I got a recent seasonal release from New York’s Brewery Ommegang to use for my pour test. It’s a saison made with sweet orange peel and pink peppercorn. The result is a mildly fruity beer that brims with the banana-like esters of Belgian yeast, but is balanced by the mild spice of pepper and bright citrus of the peel. It’s quite refreshing and deserving of a perfect pour. It’s important to note that beers that use Belgian yeast, like saisons, are highly carbonated to begin with.
Brewery Ommegang Glimmerglass Spring Saison (5.4% ABV)
45 degree pour: There’s so much carbonation in saisons that even this method cannot contain the foamy head. The amount that you’d normally want to see on most other beers forms without even trying. However, the result is a mouth feel that is excessively carbonated. It was uncomfortable to swallow, making me flinch a bit. This style, in particular, needs to have the carbon dioxide release more than this pouring method will allow.

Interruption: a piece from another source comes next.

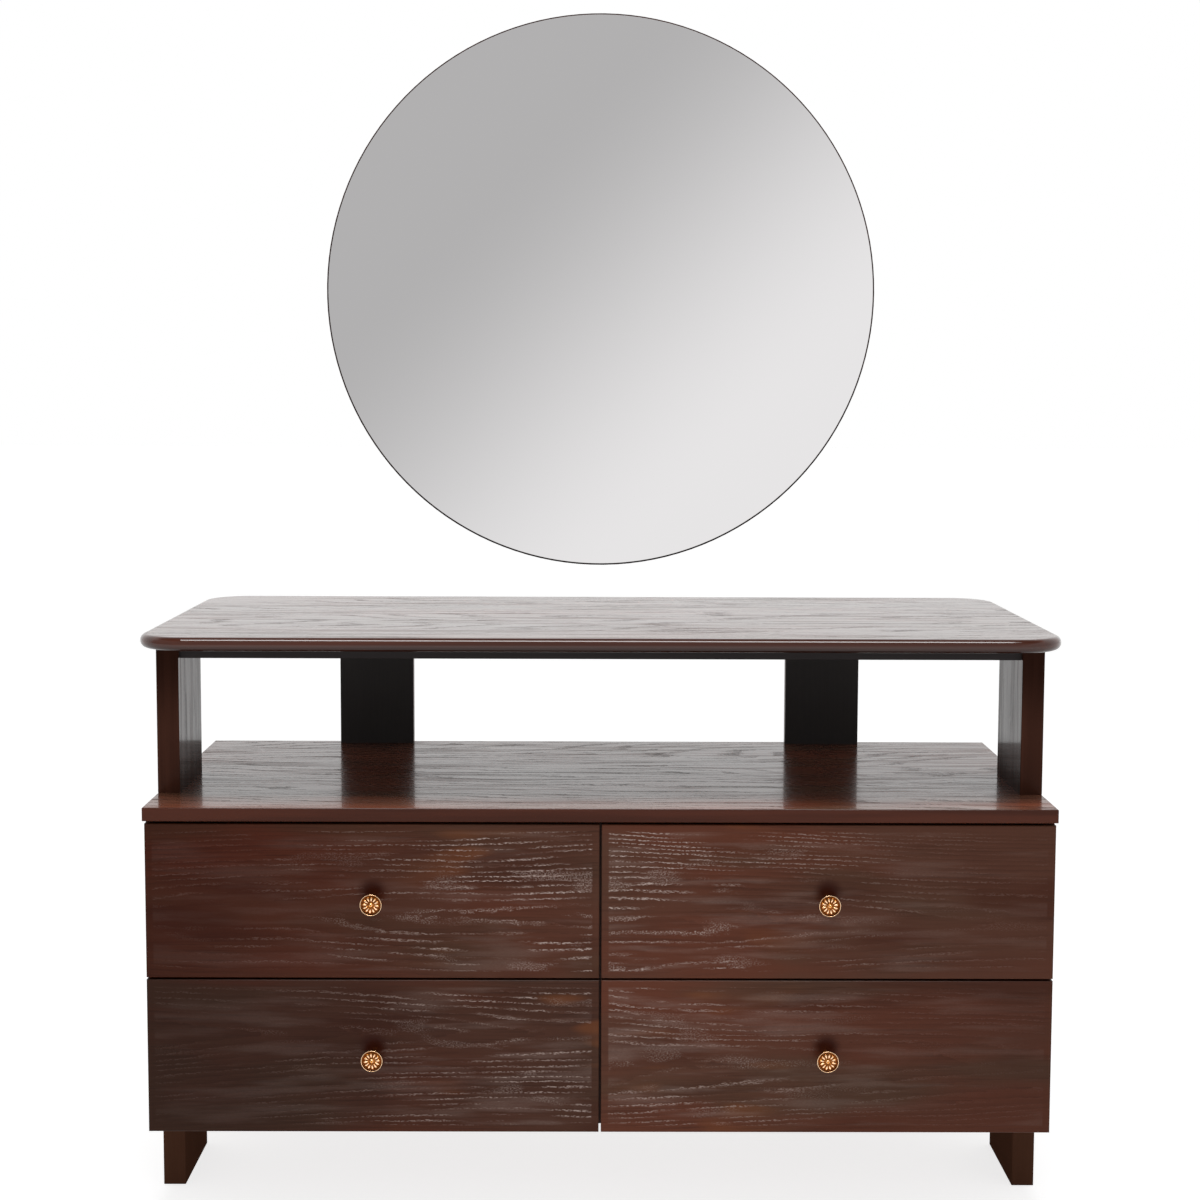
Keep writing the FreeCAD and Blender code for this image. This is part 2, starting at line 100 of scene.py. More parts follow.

The straight pour: I timed this one. There is a reason that the Cicerone Certification Program doesn’t recommend this method: it can take entirely too long for a customer to reasonably wait. It took fully five minutes just to pour the beer from the bottle into the glass. I still had to wait beyond that for the foamy head to dissipate. The result here is, not just a matter of time, the extreme carbonation mentioned above is gone. The constantly forming and receding foamy head gave the carbon dioxide somewhere to go. The problem here is that the expected vibrant mouthfeel is now absent. It’s immensely drinkable, but also slightly off.
The goldilocks pour: As I mentioned above, this pour involves tilting the glass for a two-thirds of the pour then rotating back to 90 degrees to allow a modest head of foam to form. What do you know? I’m getting a nice effervescence that tickles my tongue without being off-putting. The flavors come through brightly. Drinkability has not really diminished despite retaining more of the carbon dioxide.
What’s your preferred pour and, more importantly, what are you pouring these days? Cheers!